-- START OF Information provided --
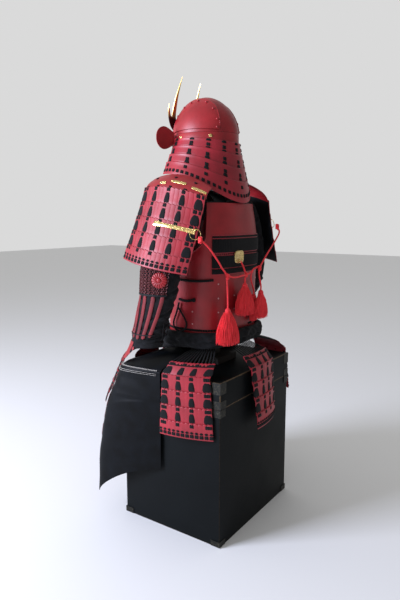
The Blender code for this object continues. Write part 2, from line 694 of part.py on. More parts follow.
def sleeve_point(station, turn, out, side=1):
    """A point on a sleeve: turn 0 looks away from the body, 90 degrees to the back."""
    table = np.array(SLEEVE)
    keys = np.arange(len(SLEEVE))
    centre = np.array([np.interp(station, keys, table[:, k]) for k in range(3)])
    ahead = np.array([np.interp(station + 0.3, keys, table[:, k]) for k in range(3)])
    behind = np.array([np.interp(station - 0.3, keys, table[:, k]) for k in range(3)])
    along = (ahead - behind) / np.linalg.norm(ahead - behind)
    outward = np.cross([0, 1, 0], along)
    outward = -outward if outward[0] < 0 else outward
    breadth = np.interp(station, keys, table[:, 3]) + out
    depth = np.interp(station, keys, table[:, 4]) + out
    for place, angle, deep, spread in SLEEVE_FOLDS:
        away = (math.degrees(turn) - angle + 180) % 360 - 180
        dip = deep * math.exp(-((station - place) / 0.30) ** 2 - (away / (60 * spread)) ** 2)
        breadth -= dip
        depth -= dip
    point = centre + outward * breadth * math.cos(turn) + np.array([0, 1, 0]) * depth * \
        math.sin(turn)
    return (side * point[0], point[1], point[2])


def sleeves():
    stations = np.linspace(0, len(SLEEVE) - 1, SLEEVE_ROWS)
    turns = np.linspace(0, 2 * math.pi, SLEEVE_COLUMNS, endpoint=False)
    for side, end in ((1, "left"), (-1, "right")):
        skins = [[[sleeve_point(s, t, out, side) for t in turns] for s in stations]
                 for out in (0.0, -CLOTH)]
        two_skins(f"sleeve_{end}", skins[0], skins[1], BLACK_CLOTH, ring=True)

    # A ribbed disc on the elbow, and a plate over the back of the hand.
    for side, end in ((1, "left"), (-1, "right")):
        centre = np.array(sleeve_point(4.35, math.radians(25), 0.0))
        normal = np.array(sleeve_point(4.35, math.radians(25), 0.01)) - centre
        normal = normal / np.linalg.norm(normal)
        level = np.cross([0, 0, 1], normal)
        level = level / np.linalg.norm(level)
        upright = np.cross(normal, level)
        radius, petals = 0.0245, 16
        points, faces = [], []
        rings = ((1.0, 0.0013), (1.0, 0.004), (0.55, 0.0085), (0.25, 0.0100))
        for share, lift in rings:
            for number in range(petals * 2):
                turn = math.pi * number / petals
                scallop = 1.0 if number % 2 else 0.94
                reach = radius * share * scallop
                spot = centre + (level * math.cos(turn) + upright * math.sin(turn)) * reach
                points.append(spot + normal * (lift + 0.0012 * (number % 2) * (share < 1)))
        for ring in range(len(rings) - 1):
            for number in range(petals * 2):
                after = (number + 1) % (petals * 2)
                low, high = ring * petals * 2, (ring + 1) * petals * 2
                faces.append([low + number, low + after, high + after, high + number])
        last = (len(rings) - 1) * petals * 2
        faces.append([last + number for number in range(petals * 2)])
        faces.append([number for number in reversed(range(petals * 2))])
        points = [(side * x, y, z) for x, y, z in points]
        add_mesh(f"elbow_disc_{end}", points, faces, RED_LACQUER)

        hand = []
        for down in np.linspace(0, 1, 5):
            line = []
            for across in np.linspace(-1, 1, 5):
                x, y, z = sleeve_point(7.88, math.radians(300 + 34 * across), 0.0020)
                half = 1 - 0.35 * down ** 2
                middle = sleeve_point(7.88, math.radians(300), 0.0012)
                line.append((side * (middle[0] + (x - middle[0]) * half),
                             middle[1] + (y - middle[1]) * half + 0.0014 - 0.034 * down ** 1.2,
                             z + 0.010 - 0.062 * down))
            hand.append(line)
        hand = np.array(hand)
        two_skins(f"hand_guard_{end}", hand, hand + (0, 0.0022, 0.0010), RED_LACQUER)


# The thigh guard: two wide aprons laid over the lid and hanging round its front corners.
APRON_ROWS = [               # z at the two ends, z at the corner, reach and shift of the fold
    (0.6080, 0.6080, 0.3050, 0.0814), (0.5830, 0.5830, 0.3050, 0.0814),
    (0.5560, 0.5560, 0.3050, 0.0814), (0.5480, 0.5470, 0.3050, 0.0814),
    (0.5150, 0.5100, 0.3180, 0.0790), (0.4700, 0.4500, 0.3410, 0.0760),
    (0.4400, 0.4050, 0.3570, 0.0730), (0.3600, 0.3050, 0.3770, 0.0710),
    (0.2800, 0.1900, 0.3895, 0.0700), (0.2100, 0.0730, 0.3935, 0.0688)]
APRON_OVER_LID = 3                   # rows before this one lie on the lid
APRON_FACING = math.radians(-55.3)   # the way the fold at the chest's corner looks
APRON_SIDE = (0.2465, -0.030)        # where an apron ends on the chest's side
APRON_FRONT = (0.0100, -0.2090)      # and on its front, near the middle
APRON_FOLD = 0.30
APRON_SPREAD = (0.0, 0.45, 0.93, 1.0)


def apron_point(row, share, out):
    """Row is a number along APRON_ROWS; share runs from the side (-1) to the front (1)."""
    end_z, corner_z, reach, shift = APRON_ROWS[row]
    facing = np.array([math.cos(APRON_FACING), math.sin(APRON_FACING)])
    fold = facing * reach + np.array([-facing[1], facing[0]]) * shift
    first, last = np.array(APRON_SIDE), np.array(APRON_FRONT)
    ease = math.sqrt(1 + APRON_FOLD ** 2) - 1

    def ramp(value):
        return (math.sqrt(value ** 2 + APRON_FOLD ** 2) + value - ease) / 2

    corner = (fold - ramp(0) * (first + last)) / (1 - 2 * ramp(0))
    flat = corner + (first - corner) * ramp(-share) + (last - corner) * ramp(share)
    z = end_z + (corner_z - end_z) * (1 - abs(share)) ** 1.6
    if row < APRON_OVER_LID:
        turn = math.radians(-5 - 80 * (share + 1) / 2)
        inner = np.array([0.150 * math.cos(turn), BODY_Y + 0.105 * math.sin(turn)])
        flat = inner + (flat - inner) * APRON_SPREAD[row]
        return (flat[0], flat[1], z + out)
    wave = 0.003 * (1 + math.sin(7.5 * share + 0.5)) * (row - 3) / 6 * (1 - abs(share)) ** 0.5
    centre = np.array([0.10, -0.08])
    away = (flat - centre) / np.linalg.norm(flat - centre)
    flat = flat + away * (out + wave)
    return (flat[0], flat[1], z + 0.4 * out * (row == APRON_OVER_LID))


def aprons():
    shares = np.linspace(-1, 1, 15)
    rows = range(len(APRON_ROWS))
    for side, end in ((1, "left"), (-1, "right")):
        skins = []
        for out in (CLOTH, 0.0):
            skin = [[apron_point(row, share, out) for share in shares] for row in rows]
            skins.append(np.array(skin) * (side, 1, 1))
        two_skins(f"thigh_guard_{end}", skins[0], skins[1], BLACK_CLOTH)


# On the back: a gilt plate with its ring, and red cords with tassels.
KNOT_PLATE = dict(turn=0.207, height=0.926, half_turn=0.150, half_height=0.0205)


def back_plate():
    plate = KNOT_PLATE
    turns = plate["turn"] + plate["half_turn"] * np.linspace(-1, 1, 6)
    heights = plate["height"] + plate["half_height"] * np.linspace(-1, 1, 3)
    skins = [[[torso_point(z, t, out) for t in turns] for z in heights]
             for out in (0.0072, 0.0053)]
    two_skins("knot_plate", skins[0], skins[1], GILT)


CORD = 0.006
RINGS = {"ring_left": (1, 0.50), "ring_right": (-1, 0.37)}     # side, how far down the guard
RING_REACH = 0.0165
CORDS = {                    # routes by hand, each from where it is tied
    "cord_left": [(0.2570, 0.1390, 0.9900), (0.236, 0.156, 0.964), (0.206, 0.166, 0.927),
                  (0.182, 0.169, 0.899), (0.163, 0.170, 0.883), (0.157, 0.170, 0.868),
                  (0.155, 0.171, 0.846), (0.155, 0.173, 0.810), (0.155, 0.174, 0.772)],
    "cord_middle": [(0.1538, 0.1700, 0.8758), (0.125, 0.171, 0.867), (0.095, 0.173, 0.865),
                    (0.066, 0.1735, 0.867), (0.034, 0.1728, 0.868), (0.008, 0.1735, 0.875),
                    (-0.012, 0.174, 0.884), (-0.030, 0.1750, 0.8878), (-0.0402, 0.1754, 0.8883)],
    "cord_centre": [(0.036, 0.1485, 0.9115), (0.034, 0.155, 0.900), (0.033, 0.1620, 0.884),
                    (0.034, 0.1672, 0.868), (0.036, 0.1673, 0.854), (0.037, 0.1675, 0.8404)],
    "cord_right": [(-0.2460, 0.1400, 1.0230), (-0.232, 0.156, 1.002), (-0.180, 0.168, 0.975),
                   (-0.112, 0.175, 0.936), (-0.058, 0.178, 0.898), (-0.040, 0.179, 0.882),
                   (-0.038, 0.179, 0.866), (-0.044, 0.179, 0.846), (-0.0525, 0.179, 0.824),
                   (-0.0530, 0.179, 0.8086)],
    "cord_rear": [(-0.021, 0.1686, 0.8850), (-0.018, 0.1600, 0.8640),
                  (-0.029, 0.1535, 0.8430), (-0.047, 0.1490, 0.8220),
                  (-0.0590, 0.1475, 0.8040), (-0.0600, 0.1475, 0.7911)],
}
TASSELS = {                  # x, y, height of the head's top, length, half spreads in x and y
    "tassel_left": (0.155, 0.174, 0.7716, 0.126, 0.046, 0.034),
    "tassel_centre": (0.037, 0.1675, 0.8400, 0.116, 0.044, 0.028),
    "tassel_right": (-0.053, 0.179, 0.8080, 0.106, 0.036, 0.021),
    "tassel_rear": (-0.060, 0.1475, 0.7904, 0.102, 0.024, 0.0095),
}
STRANDS = 18


def tassel(name, x, y, top, length, spread, depth):
    """A round head with three-sided strands fused into its underside."""
    head_height, head_half = 0.016, 0.0095
    shape = bmesh.new()
    bmesh.ops.create_cone(shape, cap_ends=True, segments=12, radius1=head_half,
                          radius2=head_half * 0.55, depth=head_height)
    for vertex in shape.verts:
        vertex.co.x += x
        vertex.co.y += y
        vertex.co.z += top - head_height / 2
    mesh = bpy.data.meshes.new(name)
    shape.to_mesh(mesh)
    shape.free()
    mesh.materials.append(RED_SILK)
    head = bpy.data.objects.new(name, mesh)
    ARMOUR.objects.link(head)

    points, faces = [], []
    golden = math.pi * (3 - math.sqrt(5))
    for number in range(STRANDS):
        share = math.sqrt((number + 0.5) / STRANDS)
        turn = number * golden
        root = np.array([x + 0.80 * head_half * share * math.cos(turn),
                         y + 0.80 * head_half * share * math.sin(turn),
                         top - head_height + 0.003])
        drop = length * (1 - 0.06 * share)
        tip = np.array([x + spread * share * math.cos(turn),
                        y + depth * share * math.sin(turn), top - drop])
        first = len(points)
        for level, thick in ((0.0, 0.0010), (0.35, 0.0019), (1.0, 0.0016)):
            middle = root + (tip - root) * level
            swell = 1 - (1 - level) ** 2
            middle[:2] = root[:2] + (tip[:2] - root[:2]) * swell
            for corner in range(3):
                angle = turn + 2 * math.pi * corner / 3
                points.append(middle + thick * np.array([math.cos(angle), math.sin(angle), 0]))
        faces.append([first + 2, first + 1, first])
        for level in (0, 3):
            for corner in range(3):
                after = (corner + 1) % 3
                faces.append([first + level + corner, first + level + after,
                              first + level + 3 + after, first + level + 3 + corner])
        faces.append([first + 6, first + 7, first + 8])
    strands = bpy.data.meshes.new(name + "_strands")
    strands.from_pydata([tuple(p) for p in points], [], faces)
    shape = bmesh.new()
    shape.from_mesh(strands)
    bmesh.ops.recalc_face_normals(shape, faces=shape.faces[:])
    shape.to_mesh(strands)
    shape.free()
    cutter = bpy.data.objects.new(name + "_strands", strands)
    cutter.hide_render = True
    cutter.display_type = "WIRE"
    CUTTERS.objects.link(cutter)
    join = head.modifiers.new("fuse", "BOOLEAN")
    join.operation = "UNION"
    join.object = cutter


def ring(name, side, down):
    """A ring lying on the outside of a shoulder guard, over the middle of its rear edge."""
    place = guard_place(side)
    centre, rearward, lower = (np.array(place(*spot)) for spot in (
        (down, 0.97, LAME + STEP), (down, 0.99, LAME + STEP), (down + 0.02, 0.97, LAME + STEP)))
    normal = np.cross(rearward - centre, lower - centre)
    normal *= math.copysign(1.0, normal[0] * side) / np.linalg.norm(normal)
    thick = 0.0011
    bpy.ops.mesh.primitive_torus_add(major_segments=20, minor_segments=6,
                                     major_radius=RING_REACH, minor_radius=thick)
    made = bpy.context.object
    made.name = made.data.name = name
    made.location = centre + normal * (thick + GAP)
    made.rotation_euler = Vector(normal).to_track_quat("Z", "Y").to_euler()
    made.data.materials.append(GILT)
    for holder in list(made.users_collection):
        holder.objects.unlink(made)
    ARMOUR.objects.link(made)


def back_knot():
    back_plate()
    for name, route in CORDS.items():
        tube(name, route, CORD, RED_SILK, 0.014)
    for name, sizes in TASSELS.items():
        tassel(name, *sizes)
    for name, (side, down) in RINGS.items():
        ring(name, side, down)


chest()
stand()
helmet()
crest()
neck_guard()
ear_plates()
cuirass()
back_band()
straps()
belt()
tassets()
shoulder_guards()
sleeves()
aprons()
back_knot()
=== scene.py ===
"""The looks of a samurai armour set up on its armour chest, seen from behind its left
shoulder: red lacquered lames laced in black, black cloth and lacquer, gilt fittings and red
silk cords. Metres, +Z up. The armour faces -Y, and its left is +X."""

import math

import bpy
import numpy as np
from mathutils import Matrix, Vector


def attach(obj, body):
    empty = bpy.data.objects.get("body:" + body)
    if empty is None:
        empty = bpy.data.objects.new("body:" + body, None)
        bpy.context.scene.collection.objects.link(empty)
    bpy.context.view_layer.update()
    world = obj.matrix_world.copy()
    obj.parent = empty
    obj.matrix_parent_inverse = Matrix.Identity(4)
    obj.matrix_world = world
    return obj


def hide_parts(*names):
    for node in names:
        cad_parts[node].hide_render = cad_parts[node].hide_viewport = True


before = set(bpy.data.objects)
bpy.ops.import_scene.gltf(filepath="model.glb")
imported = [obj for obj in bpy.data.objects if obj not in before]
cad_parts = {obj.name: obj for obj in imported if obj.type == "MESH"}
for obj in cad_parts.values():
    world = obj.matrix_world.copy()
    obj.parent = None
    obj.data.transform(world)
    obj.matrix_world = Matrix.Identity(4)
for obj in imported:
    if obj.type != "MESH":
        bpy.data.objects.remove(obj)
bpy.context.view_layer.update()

# Camera: it stands behind the armour's left shoulder, a little above the cuirass, and looks
# down on the whole set.
camera = bpy.data.objects.new("camera", bpy.data.cameras.new("camera"))
camera.data.sensor_width = 36.0
camera.data.lens = 32.1
camera.data.clip_end = 40.0
camera.location = (1.576, 1.050, 1.052)
view_turn, view_dip = math.radians(124.673), math.radians(8.671)
behind_camera = Vector((math.sin(view_turn) * math.cos(view_dip),
                        -math.cos(view_turn) * math.cos(view_dip), math.sin(view_dip)))
camera.rotation_euler = behind_camera.to_track_quat("Z", "Y").to_euler()
bpy.context.scene.collection.objects.link(camera)
bpy.context.scene.camera = camera
bpy.context.scene.view_settings.view_transform = "Standard"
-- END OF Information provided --
## Exercise instructions
Exactly the lines from the line containing "if empty is" to the line containing "imported = [obj", both included, are to be set down; no other line belongs in the answer.

## Result of the task
    if empty is None:
        empty = bpy.data.objects.new("body:" + body, None)
        bpy.context.scene.collection.objects.link(empty)
    bpy.context.view_layer.update()
    world = obj.matrix_world.copy()
    obj.parent = empty
    obj.matrix_parent_inverse = Matrix.Identity(4)
    obj.matrix_world = world
    return obj


def hide_parts(*names):
    for node in names:
        cad_parts[node].hide_render = cad_parts[node].hide_viewport = True


before = set(bpy.data.objects)
bpy.ops.import_scene.gltf(filepath="model.glb")
imported = [obj for obj in bpy.data.objects if obj not in before]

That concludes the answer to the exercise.